If the aim of the classification is not strictly pedagogical, however, we come back to my original question: what is it for, in fact? There can never be an objectively superior choice for such classification, because such superiority will always have to do with aims: classification for what purpose?
Rather than muck around with philosophers, let me just put the same point concretely. Suppose I want to categorize the books on my bookshelves. If maximizing space efficiency is the dominant principle, then clearly it will be advantageous to shelve books by height. If maximizing my own ability to find things is dominant, then it is advantageous to shelve books according to a system I have worked out in reference to my usage patterns and habits of thought. If maximizing the ability of someone else to find books is dominant, then it is best to have a system that can readily be imposed upon all books regardless (e.g. Dewey Decimal, Library of Congress, etc.). Now which is the right system? That's the wrong question. Right system for what?
What I was trying to get at in my first post, in my rambling way, was that this "for what?" question hasn't been addressed. I can accept something akin to BDL's system if the question is answered pedagogically, as noted above, but other than that it seems problematic in a number of respects --- as borne out by the discussions here. If the pedagogical aim is matched by the structure of BDL's Cook Food Good writing project, then the question is in a sense pointless: the intended audience consists principally of relative beginners to serious cooking, and they will have an entire volume to become convinced by BDL's arguments on behalf of --- and supported by --- his classification. But what if we're actually interested in a sort of taxonomy of knife skills?
In that case, there are any number of ways to proceed. I'll just sketch two.

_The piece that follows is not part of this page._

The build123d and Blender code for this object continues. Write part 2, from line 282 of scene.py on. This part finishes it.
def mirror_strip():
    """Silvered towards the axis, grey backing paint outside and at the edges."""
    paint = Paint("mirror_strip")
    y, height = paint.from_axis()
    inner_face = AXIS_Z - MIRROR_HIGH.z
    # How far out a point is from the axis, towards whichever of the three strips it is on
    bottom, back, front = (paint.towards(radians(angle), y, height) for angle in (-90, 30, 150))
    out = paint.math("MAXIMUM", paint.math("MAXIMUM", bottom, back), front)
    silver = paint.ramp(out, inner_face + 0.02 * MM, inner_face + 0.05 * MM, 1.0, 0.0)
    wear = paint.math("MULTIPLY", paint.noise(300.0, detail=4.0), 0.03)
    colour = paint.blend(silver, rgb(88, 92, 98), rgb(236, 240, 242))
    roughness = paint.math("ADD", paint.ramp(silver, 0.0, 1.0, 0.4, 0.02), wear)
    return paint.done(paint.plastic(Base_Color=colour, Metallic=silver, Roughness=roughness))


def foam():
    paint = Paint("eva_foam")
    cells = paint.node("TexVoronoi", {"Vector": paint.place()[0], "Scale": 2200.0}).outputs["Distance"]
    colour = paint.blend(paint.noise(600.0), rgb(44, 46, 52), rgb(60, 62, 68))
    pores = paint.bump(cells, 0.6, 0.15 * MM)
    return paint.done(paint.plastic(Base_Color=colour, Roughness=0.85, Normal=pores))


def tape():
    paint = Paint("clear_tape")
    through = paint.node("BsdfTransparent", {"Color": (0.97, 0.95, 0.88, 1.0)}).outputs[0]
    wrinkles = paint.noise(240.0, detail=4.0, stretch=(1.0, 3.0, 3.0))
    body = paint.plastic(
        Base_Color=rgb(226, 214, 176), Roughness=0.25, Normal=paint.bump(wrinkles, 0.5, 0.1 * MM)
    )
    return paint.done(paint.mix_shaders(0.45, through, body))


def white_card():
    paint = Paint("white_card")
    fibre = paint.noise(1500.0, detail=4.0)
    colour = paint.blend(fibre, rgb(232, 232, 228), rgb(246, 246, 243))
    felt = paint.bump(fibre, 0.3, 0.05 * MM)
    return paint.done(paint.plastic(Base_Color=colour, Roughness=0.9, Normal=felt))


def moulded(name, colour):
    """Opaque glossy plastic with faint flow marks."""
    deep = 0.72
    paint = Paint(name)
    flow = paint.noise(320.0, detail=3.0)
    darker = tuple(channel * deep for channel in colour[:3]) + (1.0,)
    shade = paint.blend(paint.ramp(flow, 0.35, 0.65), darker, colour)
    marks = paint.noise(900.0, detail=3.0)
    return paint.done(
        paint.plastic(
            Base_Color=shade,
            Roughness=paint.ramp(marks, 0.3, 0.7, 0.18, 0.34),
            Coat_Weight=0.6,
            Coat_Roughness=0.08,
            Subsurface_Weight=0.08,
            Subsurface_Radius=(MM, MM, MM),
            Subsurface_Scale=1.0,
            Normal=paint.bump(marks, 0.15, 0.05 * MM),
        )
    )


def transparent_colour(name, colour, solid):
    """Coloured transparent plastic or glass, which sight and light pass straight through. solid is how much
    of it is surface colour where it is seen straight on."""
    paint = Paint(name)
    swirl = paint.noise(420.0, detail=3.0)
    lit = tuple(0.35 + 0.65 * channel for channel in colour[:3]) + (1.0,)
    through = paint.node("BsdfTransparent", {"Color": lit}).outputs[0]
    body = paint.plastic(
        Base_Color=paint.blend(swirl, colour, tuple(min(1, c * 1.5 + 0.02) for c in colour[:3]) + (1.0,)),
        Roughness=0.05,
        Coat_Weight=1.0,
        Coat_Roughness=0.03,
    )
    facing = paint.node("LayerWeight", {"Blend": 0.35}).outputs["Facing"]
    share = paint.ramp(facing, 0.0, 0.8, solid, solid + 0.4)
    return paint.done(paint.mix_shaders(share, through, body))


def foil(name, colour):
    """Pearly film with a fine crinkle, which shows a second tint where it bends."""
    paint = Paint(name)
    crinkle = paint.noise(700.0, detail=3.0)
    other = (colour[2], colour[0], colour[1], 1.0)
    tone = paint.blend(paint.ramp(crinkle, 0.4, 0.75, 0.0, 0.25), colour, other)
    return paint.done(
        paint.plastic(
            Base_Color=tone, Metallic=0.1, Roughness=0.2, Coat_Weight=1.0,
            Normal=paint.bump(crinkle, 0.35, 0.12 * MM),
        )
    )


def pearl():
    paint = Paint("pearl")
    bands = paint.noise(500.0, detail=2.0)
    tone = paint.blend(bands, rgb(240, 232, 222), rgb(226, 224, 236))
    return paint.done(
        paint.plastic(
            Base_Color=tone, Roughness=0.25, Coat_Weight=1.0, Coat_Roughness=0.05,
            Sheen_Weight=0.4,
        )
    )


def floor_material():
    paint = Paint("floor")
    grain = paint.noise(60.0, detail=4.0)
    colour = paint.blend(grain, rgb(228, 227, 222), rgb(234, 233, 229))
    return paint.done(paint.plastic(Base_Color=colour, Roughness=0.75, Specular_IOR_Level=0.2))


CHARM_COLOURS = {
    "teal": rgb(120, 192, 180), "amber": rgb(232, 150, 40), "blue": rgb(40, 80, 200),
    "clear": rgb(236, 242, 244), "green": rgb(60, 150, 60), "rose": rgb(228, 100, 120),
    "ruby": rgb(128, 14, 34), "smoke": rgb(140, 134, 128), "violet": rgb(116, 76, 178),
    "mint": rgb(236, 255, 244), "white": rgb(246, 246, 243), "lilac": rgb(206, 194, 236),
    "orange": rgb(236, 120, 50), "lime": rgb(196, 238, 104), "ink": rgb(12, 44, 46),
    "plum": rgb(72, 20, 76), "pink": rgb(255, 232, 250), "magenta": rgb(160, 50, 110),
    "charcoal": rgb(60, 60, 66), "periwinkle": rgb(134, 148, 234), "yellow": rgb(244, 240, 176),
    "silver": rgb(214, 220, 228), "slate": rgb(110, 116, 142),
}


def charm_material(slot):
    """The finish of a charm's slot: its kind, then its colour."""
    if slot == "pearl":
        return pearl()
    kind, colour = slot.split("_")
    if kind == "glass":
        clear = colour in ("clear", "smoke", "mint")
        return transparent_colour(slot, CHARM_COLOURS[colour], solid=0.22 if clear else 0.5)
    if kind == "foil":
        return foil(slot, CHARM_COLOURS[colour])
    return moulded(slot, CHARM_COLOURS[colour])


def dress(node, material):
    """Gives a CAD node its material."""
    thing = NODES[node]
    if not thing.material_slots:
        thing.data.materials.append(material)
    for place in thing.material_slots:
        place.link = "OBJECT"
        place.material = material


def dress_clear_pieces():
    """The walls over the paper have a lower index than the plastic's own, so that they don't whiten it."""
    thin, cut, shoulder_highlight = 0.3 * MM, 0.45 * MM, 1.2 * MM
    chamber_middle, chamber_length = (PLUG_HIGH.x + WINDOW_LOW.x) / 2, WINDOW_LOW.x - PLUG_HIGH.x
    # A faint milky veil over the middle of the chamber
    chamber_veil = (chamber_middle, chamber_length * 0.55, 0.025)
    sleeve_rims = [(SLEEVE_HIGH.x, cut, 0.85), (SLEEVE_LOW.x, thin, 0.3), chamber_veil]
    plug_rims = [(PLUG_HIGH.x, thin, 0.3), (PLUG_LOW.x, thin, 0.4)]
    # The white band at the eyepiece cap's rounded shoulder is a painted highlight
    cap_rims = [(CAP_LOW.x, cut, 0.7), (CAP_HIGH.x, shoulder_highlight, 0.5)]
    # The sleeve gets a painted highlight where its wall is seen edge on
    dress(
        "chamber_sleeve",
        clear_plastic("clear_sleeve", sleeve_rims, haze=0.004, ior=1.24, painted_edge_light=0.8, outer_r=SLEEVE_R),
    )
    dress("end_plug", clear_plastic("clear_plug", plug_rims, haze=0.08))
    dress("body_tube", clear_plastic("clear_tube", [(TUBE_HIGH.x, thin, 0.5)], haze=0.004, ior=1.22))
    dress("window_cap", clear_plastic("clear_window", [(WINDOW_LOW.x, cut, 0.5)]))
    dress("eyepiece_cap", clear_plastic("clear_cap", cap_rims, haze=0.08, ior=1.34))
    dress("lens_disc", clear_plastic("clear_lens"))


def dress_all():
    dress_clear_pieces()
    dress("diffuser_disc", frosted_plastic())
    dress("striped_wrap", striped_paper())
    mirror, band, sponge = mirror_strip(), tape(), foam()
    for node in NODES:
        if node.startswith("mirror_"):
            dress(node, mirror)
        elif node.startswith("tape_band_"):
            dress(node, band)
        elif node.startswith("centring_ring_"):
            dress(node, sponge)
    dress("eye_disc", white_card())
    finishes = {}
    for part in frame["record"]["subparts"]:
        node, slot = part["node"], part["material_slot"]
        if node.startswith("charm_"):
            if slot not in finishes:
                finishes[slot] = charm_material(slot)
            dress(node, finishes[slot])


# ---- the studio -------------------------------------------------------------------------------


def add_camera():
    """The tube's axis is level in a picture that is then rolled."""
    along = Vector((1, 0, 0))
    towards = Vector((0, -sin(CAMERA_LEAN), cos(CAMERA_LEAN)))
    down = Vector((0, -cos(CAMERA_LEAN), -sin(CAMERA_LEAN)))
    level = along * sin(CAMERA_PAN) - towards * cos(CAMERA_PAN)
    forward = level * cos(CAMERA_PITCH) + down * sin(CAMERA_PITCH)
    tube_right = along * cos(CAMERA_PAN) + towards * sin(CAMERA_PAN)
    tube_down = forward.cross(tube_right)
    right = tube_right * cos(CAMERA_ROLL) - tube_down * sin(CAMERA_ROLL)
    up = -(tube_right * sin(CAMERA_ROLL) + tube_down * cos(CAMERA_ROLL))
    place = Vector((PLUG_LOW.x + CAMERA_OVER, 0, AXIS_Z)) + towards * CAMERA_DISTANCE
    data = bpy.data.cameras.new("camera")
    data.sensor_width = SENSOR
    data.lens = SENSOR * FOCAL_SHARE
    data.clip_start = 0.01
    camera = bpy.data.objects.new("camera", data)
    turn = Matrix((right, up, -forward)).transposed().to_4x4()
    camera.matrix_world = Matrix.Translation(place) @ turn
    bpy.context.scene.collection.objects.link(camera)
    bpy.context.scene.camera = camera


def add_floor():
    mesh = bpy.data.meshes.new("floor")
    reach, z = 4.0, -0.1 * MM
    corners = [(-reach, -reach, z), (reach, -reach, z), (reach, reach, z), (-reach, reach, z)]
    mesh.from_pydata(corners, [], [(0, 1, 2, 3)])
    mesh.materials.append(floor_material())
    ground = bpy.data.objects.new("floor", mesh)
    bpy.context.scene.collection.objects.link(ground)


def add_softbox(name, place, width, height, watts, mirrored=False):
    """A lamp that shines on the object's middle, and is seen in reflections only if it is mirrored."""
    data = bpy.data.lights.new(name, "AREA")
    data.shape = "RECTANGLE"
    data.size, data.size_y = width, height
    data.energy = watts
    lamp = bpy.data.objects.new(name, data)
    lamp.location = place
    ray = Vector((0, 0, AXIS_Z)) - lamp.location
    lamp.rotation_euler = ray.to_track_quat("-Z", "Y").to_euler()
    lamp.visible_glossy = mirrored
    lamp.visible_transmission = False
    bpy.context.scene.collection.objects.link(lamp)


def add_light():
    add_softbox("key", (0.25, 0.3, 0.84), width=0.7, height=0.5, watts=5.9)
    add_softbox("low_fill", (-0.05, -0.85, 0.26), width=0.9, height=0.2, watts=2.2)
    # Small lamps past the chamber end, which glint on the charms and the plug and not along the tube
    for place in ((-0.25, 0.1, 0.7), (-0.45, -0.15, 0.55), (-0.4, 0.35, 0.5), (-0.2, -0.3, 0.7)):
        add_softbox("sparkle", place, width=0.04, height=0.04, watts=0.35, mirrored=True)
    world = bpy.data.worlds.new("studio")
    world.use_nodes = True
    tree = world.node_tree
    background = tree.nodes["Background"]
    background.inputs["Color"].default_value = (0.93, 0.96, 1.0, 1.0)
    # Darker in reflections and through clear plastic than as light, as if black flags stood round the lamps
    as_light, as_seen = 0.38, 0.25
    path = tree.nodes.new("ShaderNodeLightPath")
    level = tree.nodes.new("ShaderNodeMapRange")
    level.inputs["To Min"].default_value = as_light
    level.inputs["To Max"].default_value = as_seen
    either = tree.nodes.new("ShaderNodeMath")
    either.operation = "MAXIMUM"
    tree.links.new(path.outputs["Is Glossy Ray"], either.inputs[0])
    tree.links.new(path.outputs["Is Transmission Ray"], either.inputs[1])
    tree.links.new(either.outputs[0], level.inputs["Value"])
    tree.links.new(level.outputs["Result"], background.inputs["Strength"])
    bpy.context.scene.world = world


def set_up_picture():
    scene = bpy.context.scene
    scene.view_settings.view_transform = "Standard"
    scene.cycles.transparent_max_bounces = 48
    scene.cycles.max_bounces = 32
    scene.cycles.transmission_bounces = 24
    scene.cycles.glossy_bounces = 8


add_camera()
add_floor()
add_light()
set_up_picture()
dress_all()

In one approach, you start by deciding on a core principle upon which to focus, plus a passably large sample of undeniable examples of the broad class to be examined. Then you begin dividing into piles, differentially, aiming to distinguish among the various examples by a range of monothetic (binary) questions regarding the core principle. By battering at this, trying out as many possibilities as you can, you begin to discern families within the class, and in the same gesture you find certain questions to be of a higher order than others. That is, if I have 6 objects, I find one question that divides them into 4 and 2, then another that divides the 4 into 2 and 2, and then three more questions that split each of the 2's in turn. Because every question relates to the core principle, I can ultimately find a chain of questions that take me from any given example to the highest-order generalities, and I have a workable system.

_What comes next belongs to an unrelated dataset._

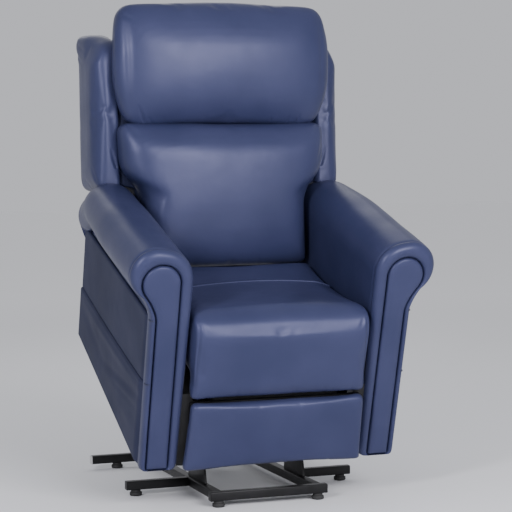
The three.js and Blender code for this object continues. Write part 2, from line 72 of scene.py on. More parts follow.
# ---- frames of the chair and of its back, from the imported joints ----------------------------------
joints = {joint["name"]: joint for joint in frame["joints"]}
CHAIR_TILT = math.radians(17.5)
BACK_LEAN = math.radians(18.5)
BACK_PIVOT = Vector((0, 0.585, 0.445))  # in the chair frame
FLOOR_PIVOT_Y = 0.2  # the lift pivot's y in the floor frame
pivot = Vector(joints["recline"]["pos_m"])
CHAIR = (Matrix.Translation(pivot) @ Matrix.Rotation(CHAIR_TILT, 4, "X")
         @ Matrix.Translation(-BACK_PIVOT))
BACK = Matrix.Translation(pivot) @ Matrix.Rotation(CHAIR_TILT - BACK_LEAN, 4, "X")
floor_y = joints["lift"]["pos_m"][1] - FLOOR_PIVOT_Y

# ---- camera ---------------------------------------------------------------------------------------
AZIMUTH, ELEVATION, ROLL = (math.radians(a) for a in (-19.17, 3.06, -0.72))
DISTANCE = 5.17
TARGET = Vector((0.096, 0.338 + floor_y, 0.6625))
LENS = 123.3


def add_camera():
    camera = bpy.data.objects.new("camera", bpy.data.cameras.new("camera"))
    bpy.context.scene.collection.objects.link(camera)
    back = Vector((math.sin(AZIMUTH) * math.cos(ELEVATION),
                   -math.cos(AZIMUTH) * math.cos(ELEVATION), math.sin(ELEVATION)))
    turn = back.to_track_quat("Z", "Y").to_matrix().to_4x4()
    camera.matrix_world = (Matrix.Translation(TARGET + back * DISTANCE) @ turn
                           @ Matrix.Rotation(ROLL, 4, "Z"))
    camera.data.lens = LENS
    camera.data.sensor_width = 36
    bpy.context.scene.camera = camera


# ---- materials ------------------------------------------------------------------------------------
def new_material(name, roughness, metallic=0.0, specular=0.5):
    material = bpy.data.materials.new(name)
    material.use_nodes = True
    tree = material.node_tree
    shader = tree.nodes["Principled BSDF"]
    shader.inputs["Roughness"].default_value = roughness
    shader.inputs["Metallic"].default_value = metallic
    shader.inputs["Specular IOR Level"].default_value = specular
    coordinates = tree.nodes.new("ShaderNodeTexCoord")
    return material, tree, shader, coordinates.outputs["Object"]


def noise_node(tree, vector, scale, detail=3.0, roughness=0.5):
    node = tree.nodes.new("ShaderNodeTexNoise")
    node.inputs["Scale"].default_value = scale
    node.inputs["Detail"].default_value = detail
    node.inputs["Roughness"].default_value = roughness
    tree.links.new(vector, node.inputs["Vector"])
    return node.outputs["Fac"]


def ramp(tree, value, low, high, start=0.35, end=0.65):
    """A colour ramp from low to high as value goes from start to end."""
    node = tree.nodes.new("ShaderNodeValToRGB")
    node.color_ramp.elements[0].position = start
    node.color_ramp.elements[1].position = end
    node.color_ramp.elements[0].color = (*low, 1)
    node.color_ramp.elements[1].color = (*high, 1)
    tree.links.new(value, node.inputs["Fac"])
    return node.outputs["Color"]


def span(tree, value, low, high):
    node = tree.nodes.new("ShaderNodeMapRange")
    node.inputs["To Min"].default_value = low
    node.inputs["To Max"].default_value = high
    tree.links.new(value, node.inputs["Value"])
    return node.outputs["Result"]


def bump(tree, shader, height, strength, distance, previous=None):
    node = tree.nodes.new("ShaderNodeBump")
    node.inputs["Strength"].default_value = strength
    node.inputs["Distance"].default_value = distance
    tree.links.new(height, node.inputs["Height"])
    if previous is not None:
        tree.links.new(previous, node.inputs["Normal"])
    tree.links.new(node.outputs["Normal"], shader.inputs["Normal"])
    return node.outputs["Normal"]


def leather_material(name, low, high, rough_low=0.33, rough_high=0.45, specular=0.40):
    """Smooth grained leather: pebbled cells about 1.5 mm across, fine pores and soft unevenness."""
    material, tree, shader, place = new_material(name, 0.42, specular=specular)
    shader.inputs["Specular Tint"].default_value = (0.68, 0.69, 1.0, 1)
    tree.links.new(ramp(tree, noise_node(tree, place, 5.5, 4), low, high), shader.inputs["Base Color"])
    patches = noise_node(tree, place, 14, 3)
    tree.links.new(span(tree, patches, rough_low, rough_high), shader.inputs["Roughness"])
    cells = tree.nodes.new("ShaderNodeTexVoronoi")
    cells.feature = "SMOOTH_F1"
    cells.inputs["Scale"].default_value = 620
    tree.links.new(place, cells.inputs["Vector"])
    normal = bump(tree, shader, cells.outputs["Distance"], 0.16, 0.0004)
    normal = bump(tree, shader, noise_node(tree, place, 1900, 2), 0.10, 0.0002, normal)
    bump(tree, shader, noise_node(tree, place, 26, 3, 0.55), 0.10, 0.004, normal)
    return material


def coated_material(name, low, high, roughness, metallic=0.0, grain=900, strength=0.12, specular=0.5):
    """Powder coat, moulded plastic or rubber: a fine orange-peel grain and slightly uneven tone."""
    material, tree, shader, place = new_material(name, roughness, metallic, specular)
    tree.links.new(ramp(tree, noise_node(tree, place, 30, 4), low, high), shader.inputs["Base Color"])
    tree.links.new(span(tree, noise_node(tree, place, 60, 3), roughness - 0.07, roughness + 0.09),
                   shader.inputs["Roughness"])
    bump(tree, shader, noise_node(tree, place, grain, 2), strength, 0.0004)
    return material


def wood_material():
    """Raw plywood with stretched grain."""
    material, tree, shader, place = new_material("frame_wood", 0.7)
    mapping = tree.nodes.new("ShaderNodeMapping")
    mapping.inputs["Scale"].default_value = (9, 9, 1)
    tree.links.new(place, mapping.inputs["Vector"])
    grain = noise_node(tree, mapping.outputs["Vector"], 14, 6, 0.65)
    tree.links.new(ramp(tree, grain, (0.26, 0.16, 0.085), (0.50, 0.35, 0.21), 0.3, 0.7),
                   shader.inputs["Base Color"])
    bump(tree, shader, grain, 0.3, 0.001)
    return material


LEATHER = leather_material("navy_leather", (0.0225, 0.0275, 0.067), (0.030, 0.035, 0.081))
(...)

At base, this is how Linnaeus' taxonomy worked --- which is not the way you were taught it in biology, chances are, because it has subsequently been radically modified by a number of things, most especially evolution and heredity, which were not known to Linnaeus. His core principle was reproduction, which turned out to be a brilliant choice in light of later discoveries.
The disadvantage of a system like this is that it is 100% imposed. It makes no claims to discern any internal logic within the objects classified, but rather imposes a logical system of relations upon them.

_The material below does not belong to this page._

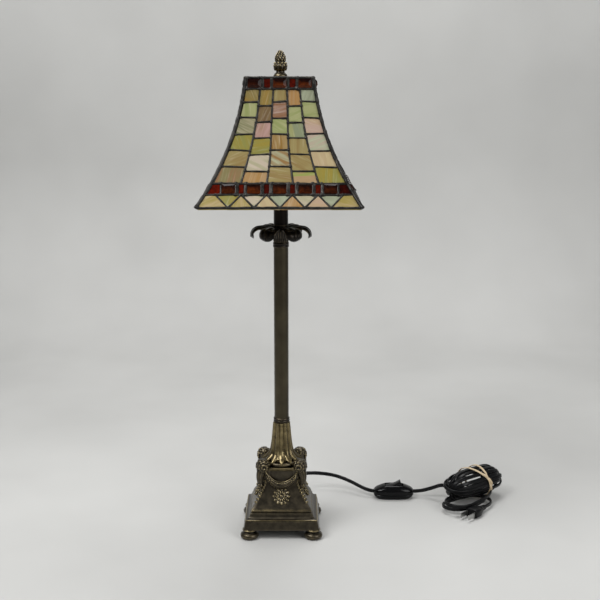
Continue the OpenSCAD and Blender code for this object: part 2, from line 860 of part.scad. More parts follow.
module plug_body() {
    w = plug_wide / 2;
    color(black) at_plug() {
        intersection() {
            linear_extrude(plug_h) polygon([[-plug_l / 2, -w], [2, -w], [plug_l / 2, -5],
                [plug_l / 2, 5], [2, w], [-plug_l / 2, w]]);
            rotate([90, 0, 0]) linear_extrude(plug_wide + 2, center = true)
                polygon([[-plug_l / 2, 0], [-plug_l / 2, plug_h], [4, plug_h], [plug_l / 2, plug_h - 3],
                    [plug_l / 2, 3], [4, 0]]);
        }
        translate([plug_l / 2, 0, plug_h / 2]) rotate([0, 90, 0]) cylinder(r1 = 4.2, r2 = 3, h = 9);
    }
}

module plug_blades() {
    color("silver") at_plug() for (y = [-blade_gap / 2, blade_gap / 2])
        translate([-plug_l / 2 - 16, y - 0.75, plug_h / 2 - 3.2]) cube([16, 1.5, 6.4]);
}

feet();
foot_screws();
base_plate();
plinth();
pedestal();
ram_heads();
garlands();
rosettes();
husk_drops();
saucer();
flute_cup();
lower_collar();
column_tube();
upper_collar();
capital_cup();
leaf_crown();
upper_tube();
threaded_pipe();
pipe_washer();
pipe_nut();
harp_saddle();
harp_ferrules();
harp();
socket_cap();
socket_shell();
socket_liner();
screw_shell();
centre_contact();
inner_lead();
bulb_base();
bulb_glass();
shade_washer();
shade_spider();
came();  // came_front
rotate([0, 0, 90]) came();  // came_right
rotate([0, 0, 180]) came();  // came_back
rotate([0, 0, 270]) came();  // came_left
corner_seams();
rim_wires();
color("#b9a86a") glass_set() field_panes();  // glass_front
color("#b9a86a") rotate([0, 0, 90]) glass_set() field_panes();  // glass_right
color("#b9a86a") rotate([0, 0, 180]) glass_set() field_panes();  // glass_back
color("#b9a86a") rotate([0, 0, 270]) glass_set() field_panes();  // glass_left
color("#d8c890") four_sides() glass_set() skirt_panes();  // skirt_glass
jewels();
color("#6a1a10") four_sides() glass_set() bar_panes();  // red_bars
finial();
strain_relief();
lead_tube();
switch_lower();
switch_upper();
switch_screws();
rocker();
rocker_pin();
tail_tube();
bundle_upper();
bundle_lower();
rubber_band();
plug_body();
plug_blades();
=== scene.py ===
# %% [markdown]
# # A leaded-glass table lamp
#
# The lamp is a buffet lamp: a square flared shade of leaded glass, carried by a slim bronze column on
# an ornate square base. A flat twin lead leaves the back of the base, passes an in-line rocker switch
# and ends in a banded bundle with its plug.
#
# The frame is the working model: every piece there already has its size, its place and its joints.
# The cells below give each piece its real surface, and a new piece takes the place of a plain one.

# %% Open the frame
import math
import random

import bmesh
import bpy
import numpy as np
from bmesh.types import BMEdge, BMFace, BMVert
from mathutils import Matrix, Vector


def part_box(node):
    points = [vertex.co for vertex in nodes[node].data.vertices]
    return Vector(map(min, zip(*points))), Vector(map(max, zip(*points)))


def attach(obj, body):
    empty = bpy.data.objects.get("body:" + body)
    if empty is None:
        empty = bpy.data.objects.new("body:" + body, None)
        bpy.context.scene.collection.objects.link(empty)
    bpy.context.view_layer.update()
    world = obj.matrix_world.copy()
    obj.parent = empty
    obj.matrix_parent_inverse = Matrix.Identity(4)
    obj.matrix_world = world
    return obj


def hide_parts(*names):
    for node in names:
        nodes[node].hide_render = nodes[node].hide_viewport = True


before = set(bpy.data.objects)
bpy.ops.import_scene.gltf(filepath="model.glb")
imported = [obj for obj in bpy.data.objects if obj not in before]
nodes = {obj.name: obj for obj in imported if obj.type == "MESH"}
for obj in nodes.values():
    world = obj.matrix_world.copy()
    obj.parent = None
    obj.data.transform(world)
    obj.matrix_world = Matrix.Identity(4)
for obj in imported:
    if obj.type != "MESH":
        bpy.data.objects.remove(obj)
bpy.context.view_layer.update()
MM = 0.001
UP = Vector((0, 0, 1))


def box_mm(node):
    """The lowest and highest corner of a piece of the frame, in millimetres."""
    low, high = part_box(node)
    return low / MM, high / MM


print("pieces in the frame:", len(nodes))

# %% [markdown]
# ## Camera
#
# The lamp is seen from the front, from just under the height of its finial and looking slightly down,
# with a slightly long lens.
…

The other main way to do things is to take a vast range of potential questions and apply them indiscriminately to every data-point, then look at the enormous chart this produces. This allows you to find groups or clusters that may be useful to analyze on their own terms, but tells you nothing about where the clusters come from.
Another common method attempts to discern, within a kind of combination of the two methods, a common underlying logic that is not imposed but somehow arises from the objects classified. The danger is obvious: one tends to fall into the trap of seizing upon a logical principle that actually comes from the investigator and not the objects, and then seeing the fact that it pans out (and it always will) as confirmation of the system so constructed. Then again, it's worth noting that Darwin did exactly this, recognizing that a combination of heredity, environmental pressure, and really long spans of time would give a reason for Linnaeus' system not imagined by Linnaeus, and he was subsequently borne out by all kinds of things, most notably genetics and paleobiology. So it can work --- but it's rare.
On the whole, the only way to evaluate these different methods and the various systems they can produce is to decide what ends you want the classification to serve. Having done this, you'll find that some methods are more likely to be fruitful than others.
Which all comes around full circle. What's this classification for?